Don't you think that walking around all day and broadcasting to
people that you're a super-duper repentant Christian is the same
thing as disfiguring your face so that your fasting may be seen by
others?” “My goodness, you may have a point. Well, then, what
is your church doing?” “We're putting on our neon green shirts
with an edgy slogan on the front and an almost-related Bible verse on
the back and then gathering around the public school flagpole to
pray. We call it 'Repent-a-Palooza!'”
Repentance
is a tricky thing. I'll repeat the question from the video –
didn't you hear the gospel text for today? I don't think there's a
better pairing between text and day in the whole church year. On Ash
Wednesday, as we mark the cross on our foreheads and pray the longest
confession we will pray all year, as we prepare to pray some more, or
possibly give something up, and get serious about our faith during
Lent, we hear Jesus' teaching that if we try to make a display of
just how repentant we can be, if we try to out-do each other with
piety, we've missed the whole point.
“Beware of
practicing your piety before others,” we're told. But we can miss
the point trying to follow Jesus' command here also. “Hey! Don't
take my super-secret praying spot down in the basement!” “I can
keep smiling after fasting for three days! You'll never know I'm
following the Lord!” We can turn anything into a contest. The
point here, of course, is that it is neither broadcasting nor keeping
secret how faithful we are that matters. It is simply recognizing
that if we think our presence here tonight or our prayer life or how
much we give to the church or anything else we do earns us special
brownie points with God, we are sadly mistaken.
Repentance
means turning toward God. It means seeing the truth – that is, the
truth about us. The beautifully succinct truth about us is this: “we
are dust, and to dust we shall return.” We are creatures, not
creators. We are limited – our lives will come to an end. We are
complicit, unable ever, ever to separate ourselves from the sin which
holds us captive. Trying to stop sinning, trying to achieve holiness
and repentance and righteousness before God, is like trying to pull
yourself out of quicksand. The more you thrash around and try to get
out, the deeper and deeper you sink. The more we try to focus on
controlling all the little imperfections, indiscretions and
limitations in our lives, the more we are blinded to the needs of
others all around us.

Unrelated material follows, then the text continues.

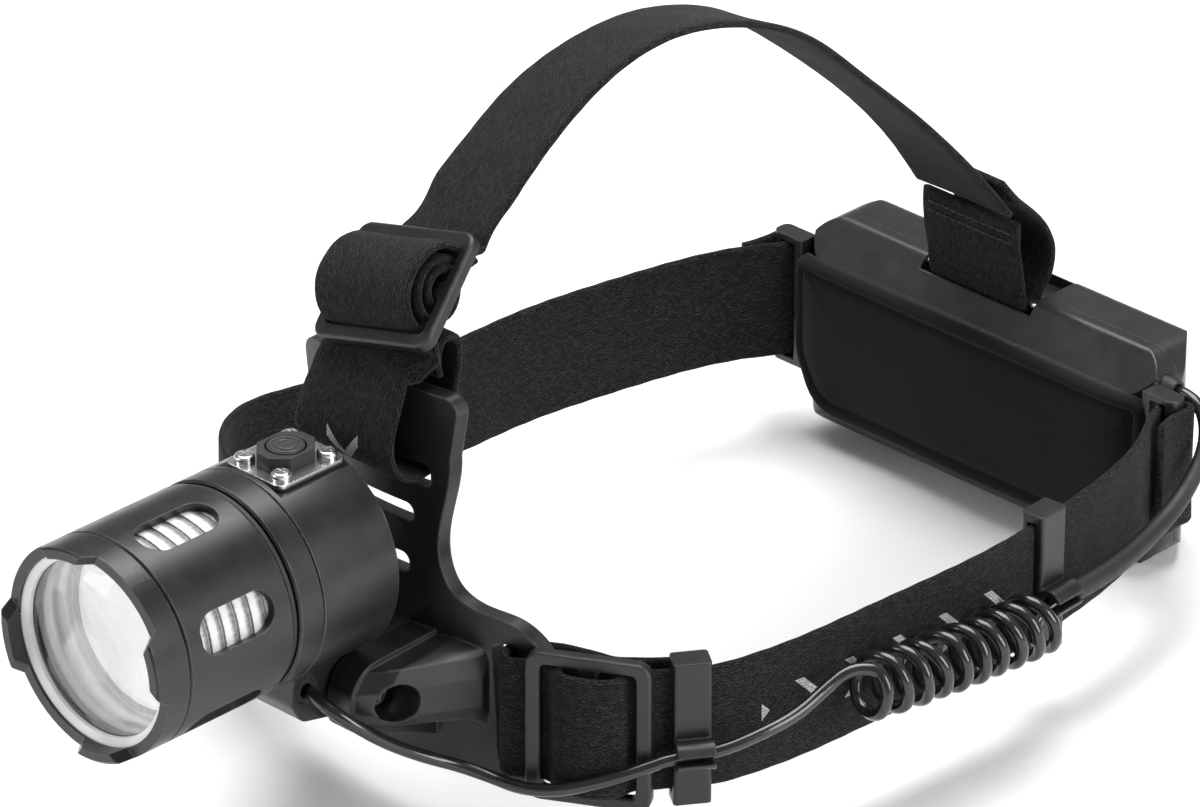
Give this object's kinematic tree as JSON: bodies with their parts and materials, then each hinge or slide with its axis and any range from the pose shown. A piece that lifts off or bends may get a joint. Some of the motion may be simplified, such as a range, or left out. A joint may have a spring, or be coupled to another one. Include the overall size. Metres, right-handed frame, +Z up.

We become, as Luther said, “turned in on
ourselves.” The more we trust our ability to do something to
please God, the more we make an idol out of ourselves, the more we
deny our Savior Jesus Christ, who did it all, who said on the cross,
“It is finished.”
The
beautiful psalm we just prayed together begins with an inscription
that reads, “A psalm of David, when the prophet Nathan came to him,
after he had gone in to Bathsheba.” King David, the shepherd who
was anointed by God to be the first king of Israel, the forerunner of
Christ, is also the one who also committed adultery with Bathsheba.

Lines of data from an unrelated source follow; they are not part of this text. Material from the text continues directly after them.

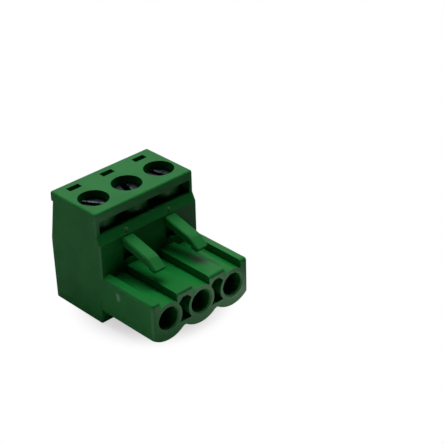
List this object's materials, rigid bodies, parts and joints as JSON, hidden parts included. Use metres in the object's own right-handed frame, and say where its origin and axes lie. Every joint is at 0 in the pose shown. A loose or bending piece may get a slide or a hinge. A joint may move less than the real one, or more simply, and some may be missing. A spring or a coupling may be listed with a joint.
{
  "type": "pluggable screw terminal block",
  "caption": "Green pluggable terminal block: wires clamp under screws in rising cages, and a keyed nose with sockets and latch hooks plugs over a pin header.",
  "frame": {"origin": "middle of the bounding box at the height of the body's flat underside", "axes": "+X along the row of positions, -Y towards the mating face, +Y towards the wire side, +Z towards the screws"},
  "size_m": [0.0152, 0.0182, 0.015],
  "materials": {
    "green_plastic": "satin moulded",
    "zinc_screw": "zinc plated",
    "zinc_cage": "zinc plated",
    "tinned_contact": "tin plated"
  },
  "bodies": {
    "block": {"housing": "green_plastic", "contact_1": "tinned_contact", "contact_2": "tinned_contact", "contact_3": "tinned_contact"},
    "screw_1": {"clamp_screw_1": "zinc_screw"},
    "cage_1": {"wire_cage_1": "zinc_cage"},
    "screw_2": {"clamp_screw_2": "zinc_screw"},
    "cage_2": {"wire_cage_2": "zinc_cage"},
    "screw_3": {"clamp_screw_3": "zinc_screw"},
    "cage_3": {"wire_cage_3": "zinc_cage"}
  },
  "joints": [
    {"name": "screw_turn_1", "type": "hinge", "parent": "block", "child": "screw_1", "pos_m": [-0.00508, 0.00349, 0.0135], "axis": [0, 0, -1], "range_deg": [0, 2160]},
    {"name": "screw_turn_2", "type": "hinge", "parent": "block", "child": "screw_2", "pos_m": [0, 0.00349, 0.0135], "axis": [0, 0, -1], "range_deg": [0, 2160]},
    {"name": "screw_turn_3", "type": "hinge", "parent": "block", "child": "screw_3", "pos_m": [0.00508, 0.00349, 0.0135], "axis": [0, 0, -1], "range_deg": [0, 2160]},
    {"name": "cage_rise_1", "type": "slide", "parent": "block", "child": "cage_1", "axis": [0, 0, 1], "range_m": [0, 0.003]},
    {"name": "cage_rise_2", "type": "slide", "parent": "block", "child": "cage_2", "axis": [0, 0, 1], "range_m": [0, 0.003]},
    {"name": "cage_rise_3", "type": "slide", "parent": "block", "child": "cage_3", "axis": [0, 0, 1], "range_m": [0, 0.003]}
  ],
  "couplings": [
    {"joint": "screw_turn_1", "follows": "cage_rise_1", "rad_per_m": 12566},
    {"joint": "screw_turn_2", "follows": "cage_rise_2", "rad_per_m": 12566},
    {"joint": "screw_turn_3", "follows": "cage_rise_3", "rad_per_m": 12566}
  ]
}
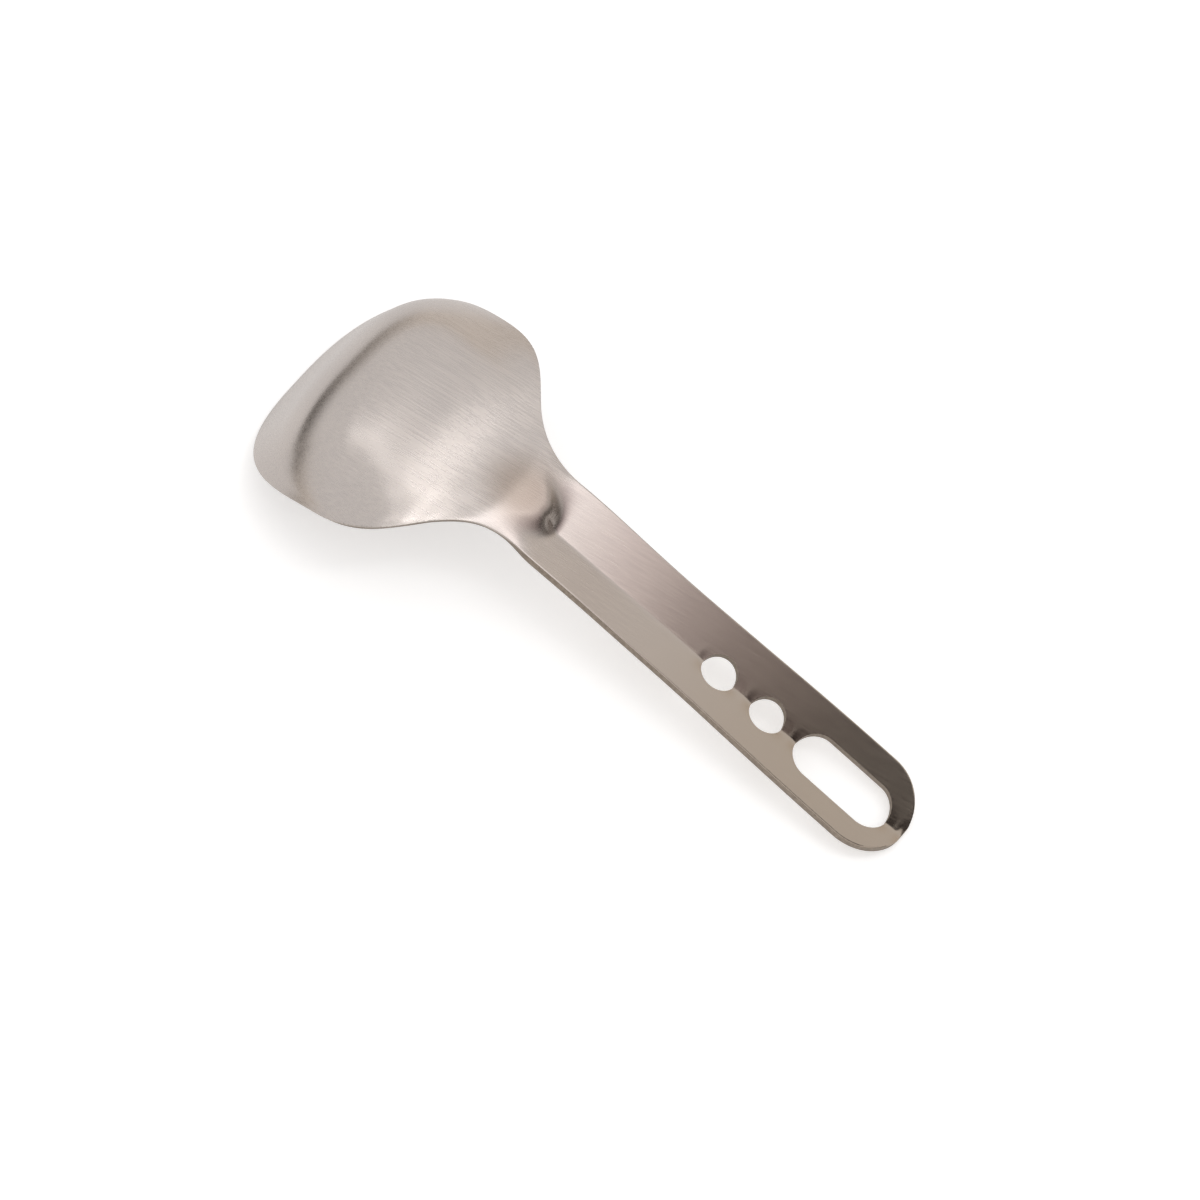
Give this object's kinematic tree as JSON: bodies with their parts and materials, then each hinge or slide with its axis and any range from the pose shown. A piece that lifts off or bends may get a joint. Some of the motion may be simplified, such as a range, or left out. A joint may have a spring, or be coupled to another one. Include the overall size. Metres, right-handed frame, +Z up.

And, by the way, also he had Bathsheba's husband Uriah killed. And
yet the words prayed by such a flawed person in great anguish are
used by God to teach and guide our faith here today. We may not have
committed David's sins, but we are just like David. We are
helplessly addicted to ourselves, our desires, and our sin. But God
still chooses us. God chooses to call us out of the depths, to set
us free from the power of sin and clothe us with righteousness, so
that we might be God's people and sing God's praises and share the
light of Christ with others. This is what it means to be baptized,
and it is our baptisms that we renew and remember in this season of
Lent.
My
fellow Davids, the good news is that we can return to the LORD, our
God, “for God is gracious and merciful, slow to anger, and
abounding in steadfast love.” This is the promise that makes our
lives possible. This is the promise we can trust until the Lord
returns. It is the promise David trusted when he prayed, “Have
mercy on me, O God, according to your steadfast love.” Not
according to how I've lived my life. Not according to how repentant
or sorry I am. Not according to the quality of the corrections I've
made in my life. But according to your steadfast love, according to
your heart, your love, your grace that “for our sake made him to be
sin who knew no sin, so that in him we might become the righteousness
of God.” We are the ones who know sin, who cannot stop sinning.

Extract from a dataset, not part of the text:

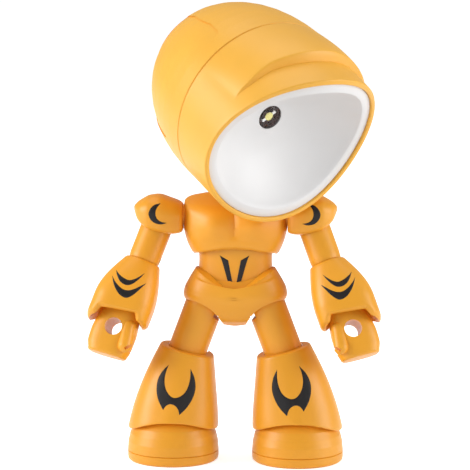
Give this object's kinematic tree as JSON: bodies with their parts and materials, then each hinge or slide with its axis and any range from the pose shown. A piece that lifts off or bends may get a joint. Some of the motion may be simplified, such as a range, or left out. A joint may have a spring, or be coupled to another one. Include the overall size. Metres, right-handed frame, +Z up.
{
  "type": "robot shaped desk lamp",
  "caption": "Small standing robot figure with posable limbs whose large domed head is a lamp with an open white reflector bowl and an LED.",
  "frame": {"origin": "on the floor under the centre of the outer box", "axes": "+Z up, the body faces -Y, the figure's left arm is at +X"},
  "size_m": [0.0834, 0.0676, 0.1317],
  "materials": {
    "head_plastic": "satin moulded plastic, warm yellow",
    "body_plastic": "satin moulded plastic, orange yellow",
    "reflector_white": "white, satin",
    "clear_lens": "clear moulded plastic",
    "phosphor": "LED package with yellow phosphor",
    "black_plastic": "matte black plastic",
    "cell_metal": "nickel-plated cell cans",
    "steel": "plated steel"
  },
  "bodies": {
    "pelvis": {"pelvis_front": "body_plastic", "pelvis_back": "body_plastic", "pelvis_screw": "steel", "abdomen": "body_plastic"},
    "torso": {"chest_front": "body_plastic", "chest_back": "body_plastic", "chest_screws": "steel"},
    "neck": {"neck_post": "black_plastic", "neck_screw": "steel"},
    "head": {"head_front_shell": "head_plastic", "head_rear_shell": "head_plastic", "reflector": "reflector_white", "light_lens": "clear_lens", "light_package": "phosphor", "light_board": "black_plastic", "board_screws": "steel", "battery_door": "head_plastic", "door_screw": "steel", "button_cells": "cell_metal", "cell_contact_plate": "steel", "cell_contact_leaf": "steel", "switch_unit": "black_plastic", "ball_retainer": "black_plastic", "retainer_screws": "steel"},
    "power_button": {"switch_button": "black_plastic"},
    "left_shoulder": {"left_shoulder_pad": "body_plastic", "left_shoulder_pin": "steel"},
    "left_upper_arm": {"left_upper_arm": "body_plastic", "left_elbow_pin": "steel"},
    "left_forearm": {"left_gauntlet": "body_plastic"},
    "left_hand": {"left_hand": "body_plastic"},
    "left_hip": {"left_hip_peg": "black_plastic"},
    "left_thigh": {"left_thigh": "body_plastic", "left_hip_pin": "steel", "left_knee_pin": "steel"},
    "left_shin": {"left_boot": "body_plastic"},
    "left_foot": {"left_foot": "body_plastic", "left_sole": "body_plastic", "left_ankle_pin": "steel"},
    "right_shoulder": {"right_shoulder_pad": "body_plastic", "right_shoulder_pin": "steel"},
    "right_upper_arm": {"right_upper_arm": "body_plastic", "right_elbow_pin": "steel"},
    "right_forearm": {"right_gauntlet": "body_plastic"},
    "right_hand": {"right_hand": "body_plastic"},
    "right_hip": {"right_hip_peg": "black_plastic"},
    "right_thigh": {"right_thigh": "body_plastic", "right_hip_pin": "steel", "right_knee_pin": "steel"},
    "right_shin": {"right_boot": "body_plastic"},
    "right_foot": {"right_foot": "body_plastic", "right_sole": "body_plastic", "right_ankle_pin": "steel"}
  },
  "joints": [
    {"name": "waist_twist", "type": "hinge", "parent": "pelvis", "child": "torso", "pos_m": [0, 0.011, 0.06037], "axis": [0, 0, 1], "range_deg": [-12, 12]},
    {"name": "neck_turn", "type": "hinge", "parent": "torso", "child": "neck", "pos_m": [0, 0.0095, 0.07757], "axis": [0, 0, 1], "range_deg": [-75, 0]},
    {"name": "head_nod", "type": "hinge", "parent": "neck", "child": "head", "pos_m": [0, 0.0095, 0.08597], "axis": [-0.8039, -0.5948, 0], "range_deg": [0, 35]},
    {"name": "button_press", "type": "slide", "parent": "head", "child": "power_button", "axis": [0.5479, -0.7405, -0.3891], "range_m": [0, 0.001], "stiffness_N_per_m": 900, "springref_m": -0.0008},
    {"name": "left_shoulder_swing", "type": "hinge", "parent": "torso", "child": "left_shoulder", "pos_m": [0.0212, 0.011, 0.07077], "axis": [-1, 0, 0], "range_deg": [-60, 50]},
    {"name": "left_shoulder_spread", "type": "hinge", "parent": "left_shoulder", "child": "left_upper_arm", "pos_m": [0.0212, 0.011, 0.07077], "axis": [0, -0.9511, 0.309], "range_deg": [-12, 8]},
    {"name": "left_elbow_bend", "type": "hinge", "parent": "left_upper_arm", "child": "left_forearm", "pos_m": [0.02568, 0.0072, 0.05907], "axis": [-0.9397, -0.1057, -0.3253], "range_deg": [0, 40]},
    {"name": "left_wrist_turn", "type": "hinge", "parent": "left_forearm", "child": "left_hand", "pos_m": [0.02568, 0.0072, 0.05907], "axis": [-0.342, 0.2904, 0.8937], "range_deg": [-90, 90]},
    {"name": "left_hip_swing", "type": "hinge", "parent": "pelvis", "child": "left_hip", "pos_m": [0.00895, 0.0092, 0.04487], "axis": [-1, 0, 0], "range_deg": [-26, 28]},
    {"name": "left_hip_spread", "type": "hinge", "parent": "left_hip", "child": "left_thigh", "pos_m": [0.00895, 0.0092, 0.04487], "axis": [0, -1, 0], "range_deg": [-6, 12]},
    {"name": "left_knee_bend", "type": "hinge", "parent": "left_thigh", "child": "left_shin", "pos_m": [0.01403, 0.0092, 0.03129], "axis": [0.9703, 0, 0.2419], "range_deg": [0, 60]},
    {"name": "left_ankle_tilt", "type": "hinge", "parent": "left_shin", "child": "left_foot", "pos_m": [0.01795, 0.0092, 0.0065], "axis": [-1, 0, 0], "range_deg": [-6, 6]},
    {"name": "right_shoulder_swing", "type": "hinge", "parent": "torso", "child": "right_shoulder", "pos_m": [-0.0212, 0.011, 0.07077], "axis": [-1, 0, 0], "range_deg": [-60, 50]},
    {"name": "right_shoulder_spread", "type": "hinge", "parent": "right_shoulder", "child": "right_upper_arm", "pos_m": [-0.0212, 0.011, 0.07077], "axis": [0, 0.9511, -0.309], "range_deg": [-12, 8]},
    {"name": "right_elbow_bend", "type": "hinge", "parent": "right_upper_arm", "child": "right_forearm", "pos_m": [-0.02568, 0.0072, 0.05907], "axis": [-0.9397, 0.1057, 0.3253], "range_deg": [0, 40]},
    {"name": "right_wrist_turn", "type": "hinge", "parent": "right_forearm", "child": "right_hand", "pos_m": [-0.02568, 0.0072, 0.05907], "axis": [-0.342, -0.2904, -0.8937], "range_deg": [-90, 90]},
    {"name": "right_hip_swing", "type": "hinge", "parent": "pelvis", "child": "right_hip", "pos_m": [-0.00895, 0.0092, 0.04487], "axis": [-1, 0, 0], "range_deg": [-26, 28]},
    {"name": "right_hip_spread", "type": "hinge", "parent": "right_hip", "child": "right_thigh", "pos_m": [-0.00895, 0.0092, 0.04487], "axis": [0, 1, 0], "range_deg": [-6, 12]},
    {"name": "right_knee_bend", "type": "hinge", "parent": "right_thigh", "child": "right_shin", "pos_m": [-0.01403, 0.0092, 0.03129], "axis": [0.9703, 0, -0.2419], "range_deg": [0, 60]},
    {"name": "right_ankle_tilt", "type": "hinge", "parent": "right_shin", "child": "right_foot", "pos_m": [-0.01795, 0.0092, 0.0065], "axis": [-1, 0, 0], "range_deg": [-6, 6]}
  ]
}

Christ is the one who knew no sin, but who was made sin, that is, was
crucified so that we who are not righteous might become the
righteousness of God. And so we can pray with confidence, “Remove
my sins with hyssop, and I shall be clean; wash me, and I shall be
purer than snow […] Create in me a clean heart, O God, and renew a
right spirit within me.” Only you can. Do this, and “sinners
shall be restored to you.”
Our
whole Christian lives flow from the grace of God alone, from the Holy
Spirit breathing through us. And so what we do this Lent to deepen
our faith we do because God is constantly renewing a right spirit in
us. We can never rack up enough repentance, but we can acknowledge
what we try our best to forget – that we are dust, that it is our
human brokenness which sent Jesus to the cross. In Lent, we return
to our Lord, we come back to these waters overflowing with
redemption. We remember our baptism when God broke the chains and
set us free through the One who was made to be sin for us. And so we
go forward this Lent, clinging to this astounding grace. We walk
with Christ who is calling you in your baptism to follow him to the
poor and the outcasts, to the sick and the imprisoned, to those
hungry for bread and for the bread of life. In Lent, we're able to
take a look at our dusty selves, but we're also able to turn from
ourselves to others. We follow Christ these forty days to the great
Three Days when Jesus met death, and yet his Father brought forth
life. You are dust, and to dust you shall return, but in you God
breathes the Spirit that gives life. Amen.